━━━━━ Records for the task
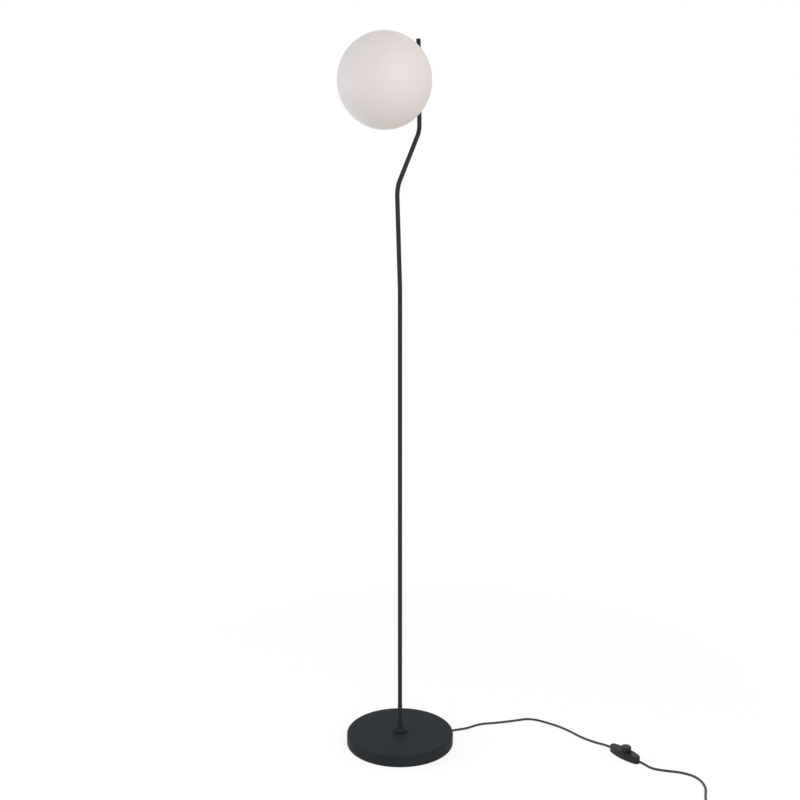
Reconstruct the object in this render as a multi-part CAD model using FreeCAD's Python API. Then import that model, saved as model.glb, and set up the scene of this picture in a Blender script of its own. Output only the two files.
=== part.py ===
"""Globe floor lamp: weighted round base, bent three-part pole, opal glass globe, foot switch on its cord.

Millimetres and degrees. The origin is the centre of the base's underside, on the floor, +Z is up.
The globe hangs in front of the pole, towards -Y, and the pole's two bends lie in the YZ plane.
"""
import FreeCAD, Part
import math
import os
from FreeCAD import Placement, Rotation, Vector

# ---------------------------------------------------------------- driving dimensions
# clearances
bore_gap = 0.1          # round a piece that sits in a bore
slip_gap = 0.3          # between pieces that move or are only laid together

# base
base_dia = 248.0
base_height = 27.0
base_edge = 5.0         # rounding of the cover's upper edge
cover_wall = 1.2
rim_lift = 1.5          # the cover's rim stays off the floor
pad_thick = 2.0
pad_setback = 3.0       # the pad is this much smaller than the weight, all round
weight_thick = 13.0
weight_boss_dia = 50.0
recess_dia = 76.0       # hollow under the weight, for the nut and the wiring
recess_depth = 9.0
weight_hole_gap = 0.4

# pole
pole_dia = 10.0
pole_wall = 1.5
pole_chamfer = 0.4
lower_tube_length = 543.0
middle_tube_length = 463.0
stud_dia = 8.0
stud_bore = 5.0
stud_length = 24.0
base_stud_drop = 0.2    # how far the base's stud stands out below its nut
lean_start = 24.0       # above the upper joint
lean_angle = 2.8        # the loaded upper tube leans towards the globe
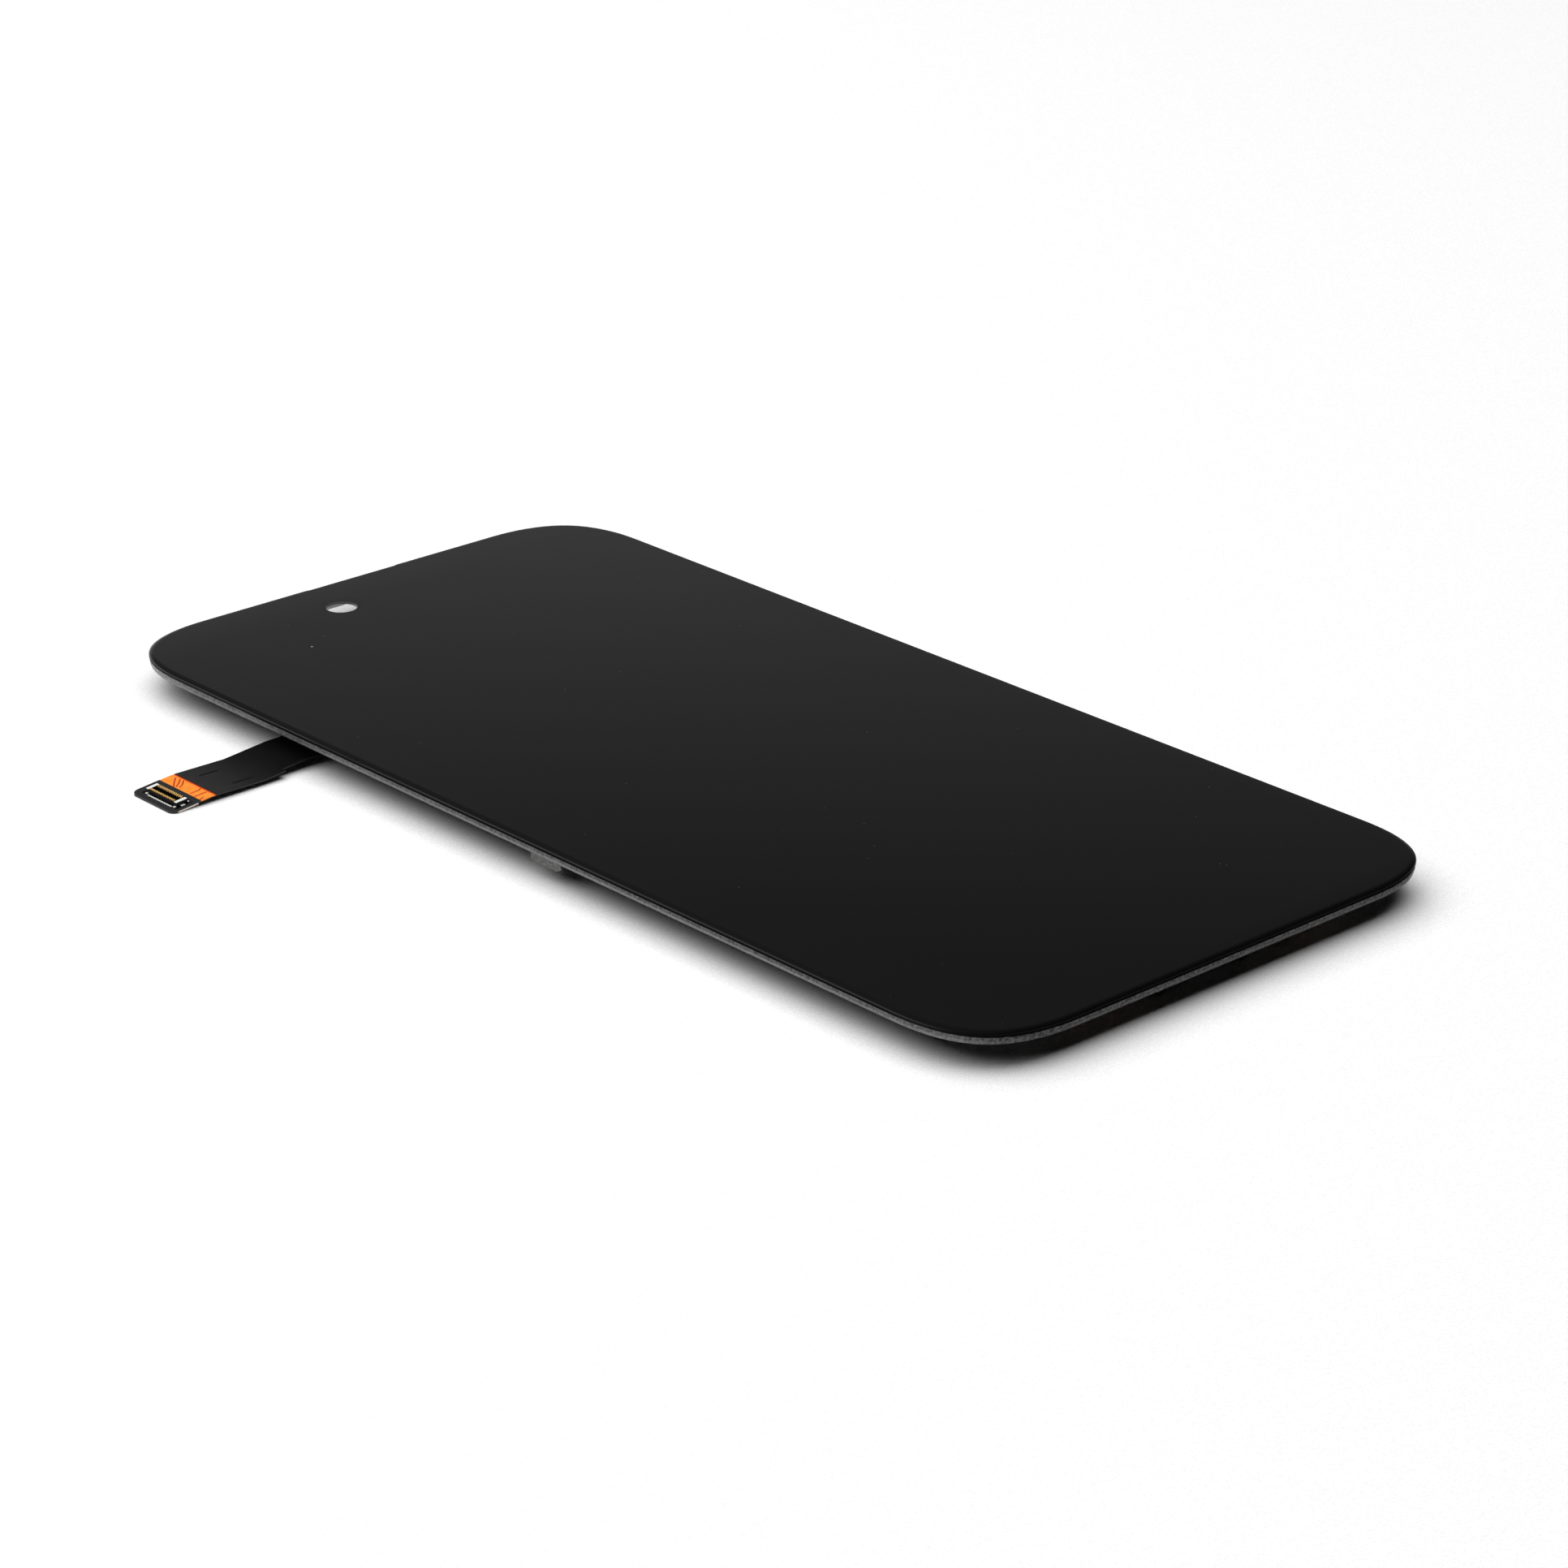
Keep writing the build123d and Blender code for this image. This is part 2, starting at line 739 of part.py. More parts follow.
# Rows of small capacitors, and two coils
with BuildPart() as capacitors:
    with BuildSketch(Plane.XY.offset(board_back)):
        with Locations(capacitor_spot):
            with GridLocations(capacitor_pitch, 2 * capacitor_length, capacitor_columns, capacitor_rows):
                Rectangle(capacitor_width, capacitor_length)
    extrude(amount=-capacitor_height)
capacitors.part.label = "capacitors"
export_step(capacitors.part, "parts/capacitors.step")

with BuildPart() as inductors:
    with BuildSketch(Plane.XY.offset(board_back)):
        with Locations(inductor_spot):
            with GridLocations(inductor_pitch, 0, 2, 1):
                RectangleRounded(inductor_length, inductor_width, inductor_corner)
    extrude(amount=-inductor_height)
inductors.part.label = "inductors"
export_step(inductors.part, "parts/inductors.step")

# Conductive foam pads that press on the phone's middle frame
with BuildPart() as ground_pads:
    with BuildSketch(Plane.XY.offset(plate_back)):
        with Locations((glass_width / 2 - pad_from_edge, 0)):
            with GridLocations(0, pad_spacing, 1, pad_count):
                Rectangle(pad_width, pad_length)
    extrude(amount=-pad_height)
ground_pads.part.label = "ground_pads"
export_step(ground_pads.part, "parts/ground_pads.step")

# Sheet metal clips under the frame, one on each long side
clip_low_y = clip_y - clip_length / 2
clip_high_y = clip_y + clip_length / 2
clip_outer_x = glass_left + clip_inset
clip_bottom = frame_bottom - clip_drop
with BuildPart() as side_clips:
    with BuildSketch(Plane.YZ.offset(clip_outer_x)):
        with BuildLine():
            Polyline(
                (clip_low_y, frame_bottom),
                (clip_high_y, frame_bottom),
                (clip_high_y, clip_bottom),
                (clip_low_y + clip_end_cut, clip_bottom),
                (clip_low_y, clip_bottom + clip_end_cut / 2),
                close=True,
            )
        make_face()
    extrude(amount=clip_thickness)
    with BuildSketch(Plane.XY.offset(frame_bottom)):
        with Locations((clip_outer_x, clip_y)):
            Rectangle(clip_flange, clip_length, align=(Align.MIN, Align.CENTER))
    extrude(amount=-clip_thickness)
    mirror(about=Plane.YZ)
side_clips.part.label = "side_clips"
export_step(side_clips.part, "parts/side_clips.step")

# Bent hooks under the top bar, which slide under the phone's lip and reach the resting surface
hook_front_y = glass_end - hook_inset
with BuildPart() as top_hooks:
    with BuildSketch(Plane.YZ.offset(hook_x - hook_width / 2)):
        with BuildLine():
            Polyline(
                (hook_front_y - hook_flange, frame_bottom),
                (hook_front_y, frame_bottom),
                (hook_front_y, rest_level + hook_thickness),
                (hook_front_y + hook_lip, rest_level + hook_thickness),
                (hook_front_y + hook_lip, rest_level),
                (hook_front_y - hook_thickness, rest_level),
                (hook_front_y - hook_thickness, frame_bottom - hook_thickness),
                (hook_front_y - hook_flange, frame_bottom - hook_thickness),
                close=True,
            )
        make_face()
    extrude(amount=hook_width)
    mirror(about=Plane.YZ)
top_hooks.part.label = "top_hooks"
export_step(top_hooks.part, "parts/top_hooks.step")

# Moulded bracket under the bottom edge, with two round bottomed screw lugs
lug_face_y = -glass_end + lug_face_inset
lug_middle_z = rest_level + lug_radius
flange_front_y = -glass_end + lug_flange_inset
flange_depth = lug_face_y + lug_depth - flange_front_y
with BuildPart() as lug_bracket:
    with BuildSketch(Plane.XY.offset(frame_bottom)):
        with Locations((0, flange_front_y)):
            Rectangle(
                2 * (lug_x + lug_radius + lug_flange_side),
                flange_depth,
                align=(Align.CENTER, Align.MIN),
            )
    extrude(amount=-lug_flange_thickness)
    fillet(lug_bracket.edges().filter_by(Axis.Z), lug_radius)
    with BuildSketch(Plane.XZ.offset(-lug_face_y)):
        with Locations((-lug_x, lug_middle_z), (lug_x, lug_middle_z)):
            Circle(lug_radius)
            Rectangle(
                2 * lug_radius,
                frame_bottom - lug_flange_thickness / 2 - lug_middle_z,
                align=(Align.CENTER, Align.MIN),
            )
    extrude(amount=-lug_depth)
    with BuildSketch(Plane.XZ.offset(-lug_face_y)):
        with Locations((-lug_x, lug_middle_z), (lug_x, lug_middle_z)):
            Circle(insert_outer_radius)
    extrude(amount=-lug_depth, mode=Mode.SUBTRACT)
lug_bracket.part.label = "lug_bracket"
export_step(lug_bracket.part, "parts/lug_bracket.step")

# Threaded inserts in the two lugs
with BuildPart() as screw_inserts:
    with BuildSketch(Plane.XZ.offset(-lug_face_y)):
        with Locations((-lug_x, lug_middle_z), (lug_x, lug_middle_z)):
            Circle(insert_outer_radius)
            Circle(screw_radius, mode=Mode.SUBTRACT)
    extrude(amount=-lug_depth)
screw_inserts.part.label = "screw_inserts"
export_step(screw_inserts.part, "parts/screw_inserts.step")
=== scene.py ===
# %% [markdown]
# # A phone's front screen module
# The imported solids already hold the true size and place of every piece: glass, bezel, films,
# flexible board, connector, clips and lugs. This file gives them their finish, and makes anew
# the few pieces that a plain solid can't show well. It loads the solids, sets the camera and
# the lights, and then goes through the module from the front to the back.

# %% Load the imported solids
import math

import bmesh
import bpy
from mathutils import Matrix, Quaternion, Vector


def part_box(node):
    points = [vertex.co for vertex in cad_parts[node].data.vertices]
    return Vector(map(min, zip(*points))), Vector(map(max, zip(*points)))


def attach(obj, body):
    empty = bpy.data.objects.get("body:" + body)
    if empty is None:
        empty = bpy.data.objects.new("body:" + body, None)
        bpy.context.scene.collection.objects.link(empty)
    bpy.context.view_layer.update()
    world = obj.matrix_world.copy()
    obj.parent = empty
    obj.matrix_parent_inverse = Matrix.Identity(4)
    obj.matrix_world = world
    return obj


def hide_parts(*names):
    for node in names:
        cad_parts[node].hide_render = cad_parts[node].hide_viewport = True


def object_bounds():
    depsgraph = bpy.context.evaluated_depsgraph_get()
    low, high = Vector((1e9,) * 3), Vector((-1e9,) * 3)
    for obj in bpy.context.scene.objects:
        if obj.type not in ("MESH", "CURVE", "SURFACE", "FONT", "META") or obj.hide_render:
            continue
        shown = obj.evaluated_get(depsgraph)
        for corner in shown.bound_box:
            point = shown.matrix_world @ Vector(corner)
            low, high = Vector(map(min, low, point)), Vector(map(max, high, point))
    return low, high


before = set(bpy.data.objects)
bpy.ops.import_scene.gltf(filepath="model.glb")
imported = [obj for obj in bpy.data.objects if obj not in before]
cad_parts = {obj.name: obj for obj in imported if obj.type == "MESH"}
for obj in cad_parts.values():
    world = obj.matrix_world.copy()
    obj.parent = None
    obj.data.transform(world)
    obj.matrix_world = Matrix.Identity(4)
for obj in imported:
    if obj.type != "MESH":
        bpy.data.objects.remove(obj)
solid_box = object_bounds()
BODY = "root"
MM = 0.001
print("solids:", len(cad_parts))
print("box in mm:", [round(v / MM, 2) for v in (*solid_box[0], *solid_box[1])])

# %% [markdown]
# ## Camera
# The picture was taken with a long lens from the near left, looking down by about 22 degrees.
# The place and the focal length come from fitting the module's outline, so they are written as
# real values: where the lens stands, the point of the glass in the middle of the picture, and a
# tiny roll. A long lens keeps the far edge almost as large as the near one.

# %% Camera at the picture's angle
PICTURE_SIDE = 1932
FOCAL_PIXELS = 5716.2
SENSOR_WIDTH = 36.0
camera_spot = Vector((-317.42, -354.71, 195.62)) * MM
aim_spot = Vector((-4.62, -10.87, 0.0)) * MM
camera_roll = math.radians(0.06)

lens = bpy.data.cameras.new("product_lens")
lens.sensor_width = SENSOR_WIDTH
lens.lens = SENSOR_WIDTH * FOCAL_PIXELS / PICTURE_SIDE
lens.clip_start = 0.01
lens.clip_end = 20.0
camera = bpy.data.objects.new("product_camera", lens)
turn = (aim_spot - camera_spot).to_track_quat("-Z", "Y") @ Quaternion((0, 0, 1), camera_roll)
camera.matrix_world = Matrix.Translation(camera_spot) @ turn.to_matrix().to_4x4()
bpy.context.scene.collection.objects.link(camera)
bpy.context.scene.camera = camera
bpy.context.scene.view_settings.view_transform = "Standard"
print("lens", round(lens.lens, 1), "mm, distance", round((aim_spot - camera_spot).length / MM), "mm")

# %% [markdown]
# ## Sums of nodes
# A finish is a small sum of patterns: grain plus wear minus a masked spot. Written as nodes that
# takes many lines, so this class wraps an output socket and lets Python's own signs add the Math
# nodes. `1 - mask` works too, because the reflected forms are there. Colours and vectors don't
# go through Math, which would turn them grey.

# %% A socket that can be added, multiplied and masked
class Wire:
    """An output in a tree of nodes, used in sums like a number."""

    def __init__(self, graph, socket):
        self.graph = graph
        self.socket = socket

    def sum(self, operation, *values):
        places = dict(enumerate(values))
        return self.graph.node("ShaderNodeMath", {"operation": operation}, places)

    def __add__(self, other):
        return self.sum("ADD", self, other)

    def __radd__(self, other):
        return self.sum("ADD", other, self)

    def __sub__(self, other):
        return self.sum("SUBTRACT", self, other)

    def __rsub__(self, other):
        return self.sum("SUBTRACT", other, self)

    def __mul__(self, other):
        return self.sum("MULTIPLY", self, other)

    def __rmul__(self, other):
        return self.sum("MULTIPLY", other, self)

    def __truediv__(self, other):
        return self.sum("DIVIDE", self, other)

    def __rtruediv__(self, other):
        return self.sum("DIVIDE", other, self)

    def __abs__(self):
        return self.sum("ABSOLUTE", self)

    def lower(self, other):
        return self.sum("MINIMUM", self, other)

    def higher(self, other):
        return self.sum("MAXIMUM", self, other)

    def step(self, low, high):
        """0 below low, 1 above high and a soft step between them."""
        places = {"Value": self, "From Min": low, "From Max": high}
        return self.graph.node("ShaderNodeMapRange", {"interpolation_type": "SMOOTHSTEP"}, places)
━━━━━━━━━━
The required output is an exact reproduction of the lines starting at the one that contains "# Threaded inserts in the two lugs" and ending at the one that contains "shown = obj.evaluated_get(depsgraph)". Both boundary lines belong to it.

# Threaded inserts in the two lugs
with BuildPart() as screw_inserts:
    with BuildSketch(Plane.XZ.offset(-lug_face_y)):
        with Locations((-lug_x, lug_middle_z), (lug_x, lug_middle_z)):
            Circle(insert_outer_radius)
            Circle(screw_radius, mode=Mode.SUBTRACT)
    extrude(amount=-lug_depth)
screw_inserts.part.label = "screw_inserts"
export_step(screw_inserts.part, "parts/screw_inserts.step")
=== scene.py ===
# %% [markdown]
# # A phone's front screen module
# The imported solids already hold the true size and place of every piece: glass, bezel, films,
# flexible board, connector, clips and lugs. This file gives them their finish, and makes anew
# the few pieces that a plain solid can't show well. It loads the solids, sets the camera and
# the lights, and then goes through the module from the front to the back.

# %% Load the imported solids
import math

import bmesh
import bpy
from mathutils import Matrix, Quaternion, Vector


def part_box(node):
    points = [vertex.co for vertex in cad_parts[node].data.vertices]
    return Vector(map(min, zip(*points))), Vector(map(max, zip(*points)))


def attach(obj, body):
    empty = bpy.data.objects.get("body:" + body)
    if empty is None:
        empty = bpy.data.objects.new("body:" + body, None)
        bpy.context.scene.collection.objects.link(empty)
    bpy.context.view_layer.update()
    world = obj.matrix_world.copy()
    obj.parent = empty
    obj.matrix_parent_inverse = Matrix.Identity(4)
    obj.matrix_world = world
    return obj


def hide_parts(*names):
    for node in names:
        cad_parts[node].hide_render = cad_parts[node].hide_viewport = True


def object_bounds():
    depsgraph = bpy.context.evaluated_depsgraph_get()
    low, high = Vector((1e9,) * 3), Vector((-1e9,) * 3)
    for obj in bpy.context.scene.objects:
        if obj.type not in ("MESH", "CURVE", "SURFACE", "FONT", "META") or obj.hide_render:
            continue
        shown = obj.evaluated_get(depsgraph)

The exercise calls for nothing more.